Start

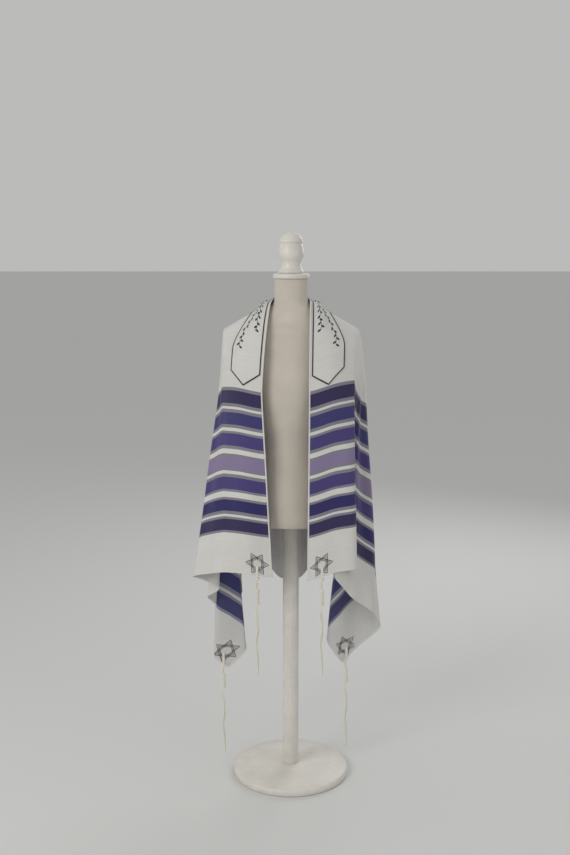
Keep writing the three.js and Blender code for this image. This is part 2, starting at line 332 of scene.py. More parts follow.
@dataclass(frozen=True)
class Yarn:
    """Twisted yarn or satin stitches, with ridges across its own length, painted shade in the grooves
    between them and a painted highlight on their crests.
    """

    name: str
    colour: tuple[float, float, float]
    ridge: float
    roughness: float = 0.8
    fuzz_scale: float = 900.0
    bump_depth: float = 0.0004

    def make(self) -> bpy.types.Material:
        """Makes the material: the first UV axis runs along the yarn, in metres.

        Returns:
            The material.
        """
        nodes = Nodes(self.name, self.roughness, 0.3)
        flat = nodes.add("ShaderNodeUVMap", {"uv_map": "flat"})
        along = nodes.add("ShaderNodeSeparateXYZ", {}, {0: flat})
        across = Value(nodes, along.socket.node.outputs[1])
        twist = (along * (TAU / self.ridge) + across * TAU).sine() * 0.5 + 0.5
        place = nodes.add("ShaderNodeTexCoord", {}, {}, "Object")
        fuzz = nodes.noise(place, self.fuzz_scale, 3.0)
        # The colour follows the twist: painted shade in the grooves between the ridges and a painted
        # highlight on their crests, with the fuzz as random tone.
        light = tuple(min(c * 1.12, 1.0) for c in self.colour)
        dark = tuple(c * 0.72 for c in self.colour)
        colour = nodes.ramp(twist * 0.7 + fuzz * 0.3, ((0.1, dark), (0.7, light)))
        return nodes.finish(colour, twist + fuzz * 0.6, self.bump_depth)


@dataclass(frozen=True)
class Jersey:
    """Cream cotton jersey, a fine knit stretched over the form."""

    colour: tuple[float, float, float] = linear(214, 205, 192)
    rib_width: float = 0.0016
    loop_height: float = 0.0013
    patch_scale: float = 16.0
    bump_depth: float = 0.0003

    def make(self) -> bpy.types.Material:
        """Makes the material from the piece's flat places round and up the form.

        Returns:
            The material.
        """
        nodes = Nodes("cream_jersey", 0.85, 0.35)
        flat = nodes.add("ShaderNodeUVMap", {"uv_map": "flat"})
        around = nodes.add("ShaderNodeSeparateXYZ", {}, {0: flat})
        up = Value(nodes, around.socket.node.outputs[1])
        rib = (around * (TAU / self.rib_width)).sine().size()
        loops = (up * (TAU / self.loop_height) + rib * 1.6).sine() * 0.5 + 0.5
        place = nodes.add("ShaderNodeTexCoord", {}, {}, "Object")
        soft = nodes.noise(place, self.patch_scale, 4.0)
        dark = tuple(c * 0.92 for c in self.colour)
        colour = nodes.ramp(soft, ((0.3, dark), (0.7, self.colour)))
        return nodes.finish(colour, rib * 0.6 + loops * 0.5, self.bump_depth)


@dataclass(frozen=True)
class PaintedWood:
    """Off-white satin paint brushed over turned wood."""

    colour: tuple[float, float, float] = linear(226, 222, 214)
    grain_scale: tuple[float, float, float] = (260.0, 260.0, 18.0)
    wear_scale: float = 22.0
    bump_depth: float = 0.00025

    def make(self) -> bpy.types.Material:
        """Makes the material, with faint grain under the paint.

        Returns:
            The material.
        """
        nodes = Nodes("painted_wood", 0.4)
        place = nodes.add("ShaderNodeTexCoord", {}, {}, "Object")
        stretched = nodes.add("ShaderNodeMapping", {}, {"Vector": place, "Scale": self.grain_scale})
        grain = nodes.noise(stretched, 1.0, 4.0)
        wear = nodes.noise(place, self.wear_scale, 5.0)
        dark = tuple(c * 0.86 for c in self.colour)
        colour = nodes.ramp(wear * 0.6 + grain * 0.4, ((0.32, dark), (0.62, self.colour)))
        rough = wear * 0.25 + 0.3
        return nodes.finish(colour, grain, self.bump_depth, rough)


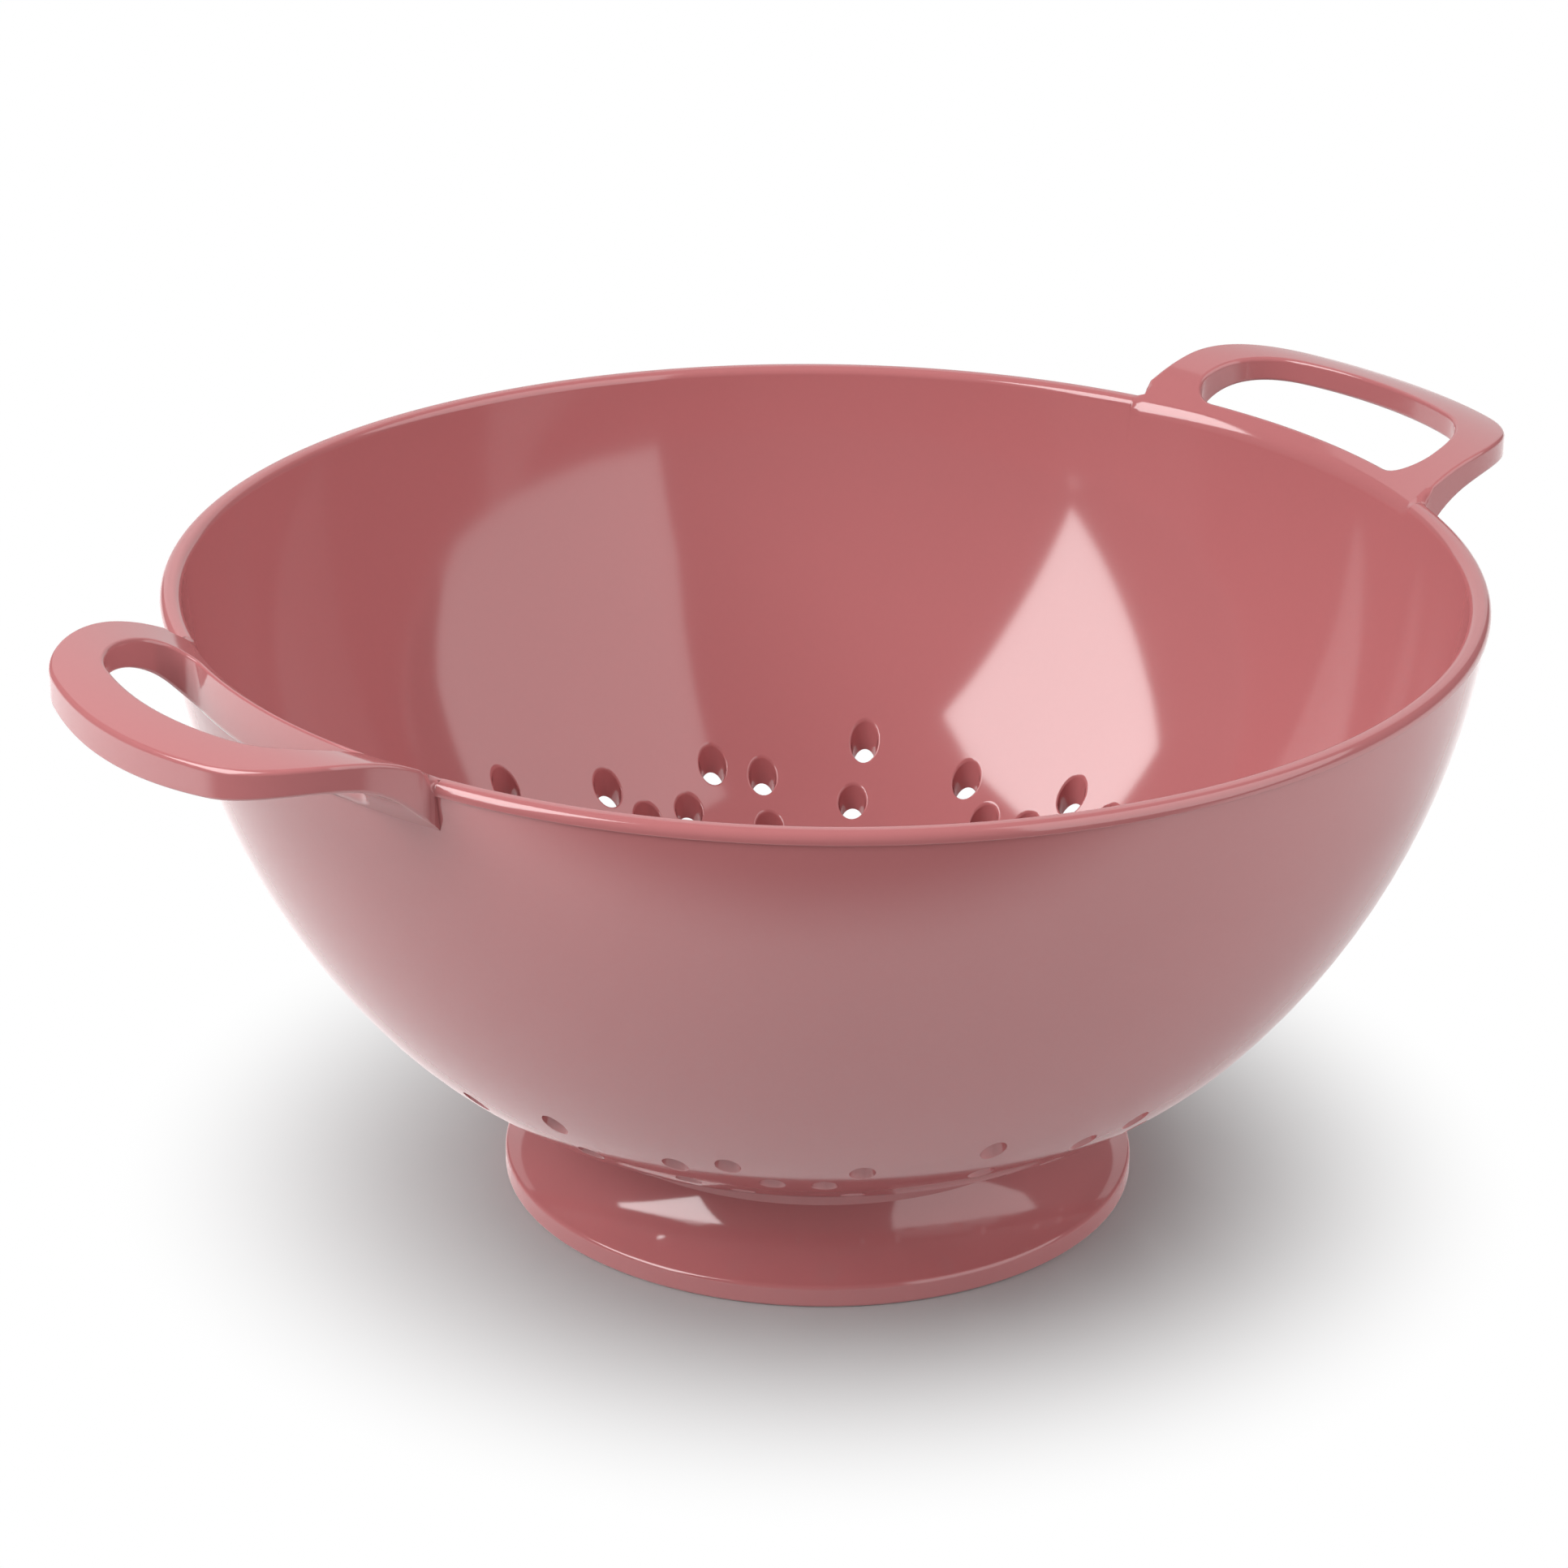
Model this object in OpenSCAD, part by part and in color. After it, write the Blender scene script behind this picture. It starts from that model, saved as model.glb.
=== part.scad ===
// Melamine colander: a perforated bowl on a flared foot ring, with two arched
// loop handles let into its rim. The handles lie along X, the foot rests on z = 0.

/* [Bowl] */
// Outer radius of the rim bead
rim_r = 120; // [112:1:130]
// Thickness of the bowl wall
wall = 3.5; // [3:0.1:4.2]
// How far the rim bead stands out from the wall
bead_out = 0.5; // [0.3:0.1:0.8]
// Height of the bead, from its lower edge to the rim top
bead_h = 2.3; // [2.1:0.1:3]
// Rounding of both edges of the rim top
rim_round = 1.75; // [1.2:0.05:1.9]
// Outer radius of the arc of the upper wall
side_r = 135.7; // [130:0.1:145]
// Height of the upper wall arc's centre above the rim top
side_rise = 12.4; // [9:0.1:16]
// Outer radius of the arc between the upper wall and the base
corner_r = 84.5; // [78:0.5:92]
// Angle from straight down at which the corner arc begins
side_turn = 49.8; // [47:0.1:53]
// Outer radius of the shallow cap that forms the base
base_r = 243; // [225:1:270]
// Height of the base's lowest point above the table
base_z = 12.9; // [12:0.1:15]

/* [Drain holes] */
// Diameter of a drain hole
hole_d = 6.3; // [4.5:0.1:6.5]
// Number of equal sectors in which the scattered holes repeat
hole_sectors = 7; // [6:1:7]

/* [Foot] */
// Outer radius of the foot's lip
foot_r = 59.5; // [56:0.5:62]
// Height of the lip
lip_h = 4.4; // [3.6:0.1:5]
// Rounding of both edges of the lip
lip_round = 0.7; // [0.4:0.1:1]
// Radius of the hollow flare between lip and neck
flare_r = 10.4; // [9:0.1:11]
// Wall of the foot ring
foot_wall = 3.9; // [3:0.1:4.5]
// Width of the tread that rests on the table
tread_w = 4.2; // [3:0.1:5]
// Least depth of the land under the bowl on which the neck seats
seat_land = 0.4; // [0.2:0.1:0.8]
// Radial width of the locating ring inside the neck
ring_w = 3; // [2:0.1:4]
// Depth of the locating ring below the seat
ring_d = 3; // [2:0.1:4]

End

• Problem description
Return every record, word for word.

• The response
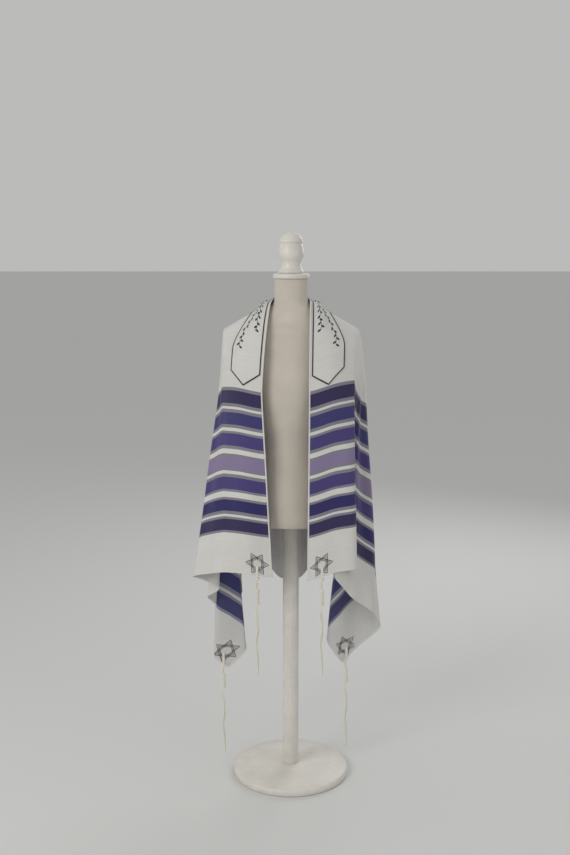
Keep writing the three.js and Blender code for this image. This is part 2, starting at line 332 of scene.py. More parts follow.
@dataclass(frozen=True)
class Yarn:
    """Twisted yarn or satin stitches, with ridges across its own length, painted shade in the grooves
    between them and a painted highlight on their crests.
    """

    name: str
    colour: tuple[float, float, float]
    ridge: float
    roughness: float = 0.8
    fuzz_scale: float = 900.0
    bump_depth: float = 0.0004

    def make(self) -> bpy.types.Material:
        """Makes the material: the first UV axis runs along the yarn, in metres.

        Returns:
            The material.
        """
        nodes = Nodes(self.name, self.roughness, 0.3)
        flat = nodes.add("ShaderNodeUVMap", {"uv_map": "flat"})
        along = nodes.add("ShaderNodeSeparateXYZ", {}, {0: flat})
        across = Value(nodes, along.socket.node.outputs[1])
        twist = (along * (TAU / self.ridge) + across * TAU).sine() * 0.5 + 0.5
        place = nodes.add("ShaderNodeTexCoord", {}, {}, "Object")
        fuzz = nodes.noise(place, self.fuzz_scale, 3.0)
        # The colour follows the twist: painted shade in the grooves between the ridges and a painted
        # highlight on their crests, with the fuzz as random tone.
        light = tuple(min(c * 1.12, 1.0) for c in self.colour)
        dark = tuple(c * 0.72 for c in self.colour)
        colour = nodes.ramp(twist * 0.7 + fuzz * 0.3, ((0.1, dark), (0.7, light)))
        return nodes.finish(colour, twist + fuzz * 0.6, self.bump_depth)


@dataclass(frozen=True)
class Jersey:
    """Cream cotton jersey, a fine knit stretched over the form."""

    colour: tuple[float, float, float] = linear(214, 205, 192)
    rib_width: float = 0.0016
    loop_height: float = 0.0013
    patch_scale: float = 16.0
    bump_depth: float = 0.0003

    def make(self) -> bpy.types.Material:
        """Makes the material from the piece's flat places round and up the form.

        Returns:
            The material.
        """
        nodes = Nodes("cream_jersey", 0.85, 0.35)
        flat = nodes.add("ShaderNodeUVMap", {"uv_map": "flat"})
        around = nodes.add("ShaderNodeSeparateXYZ", {}, {0: flat})
        up = Value(nodes, around.socket.node.outputs[1])
        rib = (around * (TAU / self.rib_width)).sine().size()
        loops = (up * (TAU / self.loop_height) + rib * 1.6).sine() * 0.5 + 0.5
        place = nodes.add("ShaderNodeTexCoord", {}, {}, "Object")
        soft = nodes.noise(place, self.patch_scale, 4.0)
        dark = tuple(c * 0.92 for c in self.colour)
        colour = nodes.ramp(soft, ((0.3, dark), (0.7, self.colour)))
        return nodes.finish(colour, rib * 0.6 + loops * 0.5, self.bump_depth)


@dataclass(frozen=True)
class PaintedWood:
    """Off-white satin paint brushed over turned wood."""

    colour: tuple[float, float, float] = linear(226, 222, 214)
    grain_scale: tuple[float, float, float] = (260.0, 260.0, 18.0)
    wear_scale: float = 22.0
    bump_depth: float = 0.00025

    def make(self) -> bpy.types.Material:
        """Makes the material, with faint grain under the paint.

        Returns:
            The material.
        """
        nodes = Nodes("painted_wood", 0.4)
        place = nodes.add("ShaderNodeTexCoord", {}, {}, "Object")
        stretched = nodes.add("ShaderNodeMapping", {}, {"Vector": place, "Scale": self.grain_scale})
        grain = nodes.noise(stretched, 1.0, 4.0)
        wear = nodes.noise(place, self.wear_scale, 5.0)
        dark = tuple(c * 0.86 for c in self.colour)
        colour = nodes.ramp(wear * 0.6 + grain * 0.4, ((0.32, dark), (0.62, self.colour)))
        rough = wear * 0.25 + 0.3
        return nodes.finish(colour, grain, self.bump_depth, rough)


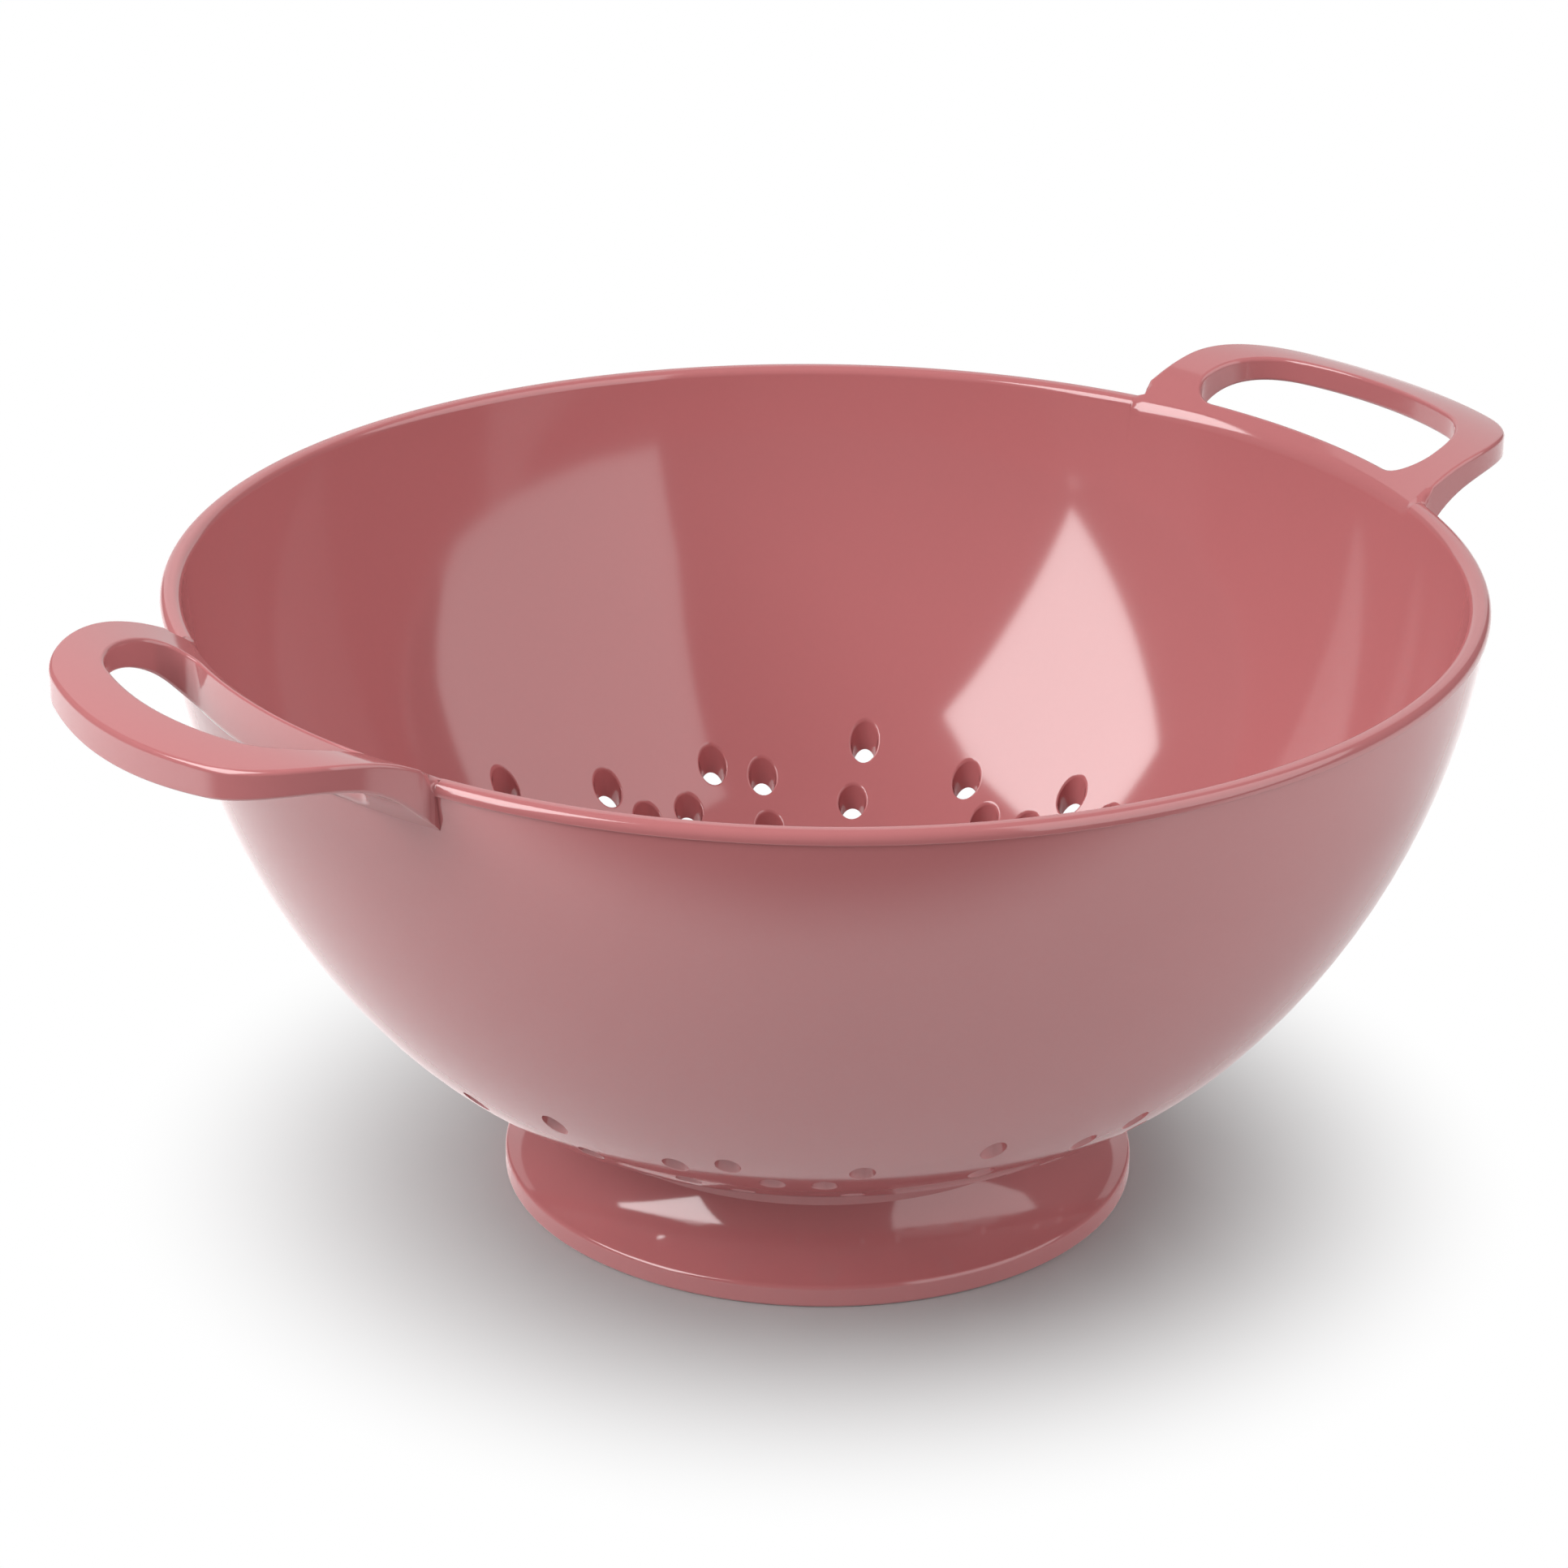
Model this object in OpenSCAD, part by part and in color. After it, write the Blender scene script behind this picture. It starts from that model, saved as model.glb.
=== part.scad ===
// Melamine colander: a perforated bowl on a flared foot ring, with two arched
// loop handles let into its rim. The handles lie along X, the foot rests on z = 0.

/* [Bowl] */
// Outer radius of the rim bead
rim_r = 120; // [112:1:130]
// Thickness of the bowl wall
wall = 3.5; // [3:0.1:4.2]
// How far the rim bead stands out from the wall
bead_out = 0.5; // [0.3:0.1:0.8]
// Height of the bead, from its lower edge to the rim top
bead_h = 2.3; // [2.1:0.1:3]
// Rounding of both edges of the rim top
rim_round = 1.75; // [1.2:0.05:1.9]
// Outer radius of the arc of the upper wall
side_r = 135.7; // [130:0.1:145]
// Height of the upper wall arc's centre above the rim top
side_rise = 12.4; // [9:0.1:16]
// Outer radius of the arc between the upper wall and the base
corner_r = 84.5; // [78:0.5:92]
// Angle from straight down at which the corner arc begins
side_turn = 49.8; // [47:0.1:53]
// Outer radius of the shallow cap that forms the base
base_r = 243; // [225:1:270]
// Height of the base's lowest point above the table
base_z = 12.9; // [12:0.1:15]

/* [Drain holes] */
// Diameter of a drain hole
hole_d = 6.3; // [4.5:0.1:6.5]
// Number of equal sectors in which the scattered holes repeat
hole_sectors = 7; // [6:1:7]

/* [Foot] */
// Outer radius of the foot's lip
foot_r = 59.5; // [56:0.5:62]
// Height of the lip
lip_h = 4.4; // [3.6:0.1:5]
// Rounding of both edges of the lip
lip_round = 0.7; // [0.4:0.1:1]
// Radius of the hollow flare between lip and neck
flare_r = 10.4; // [9:0.1:11]
// Wall of the foot ring
foot_wall = 3.9; // [3:0.1:4.5]
// Width of the tread that rests on the table
tread_w = 4.2; // [3:0.1:5]
// Least depth of the land under the bowl on which the neck seats
seat_land = 0.4; // [0.2:0.1:0.8]
// Radial width of the locating ring inside the neck
ring_w = 3; // [2:0.1:4]
// Depth of the locating ring below the seat
ring_d = 3; // [2:0.1:4]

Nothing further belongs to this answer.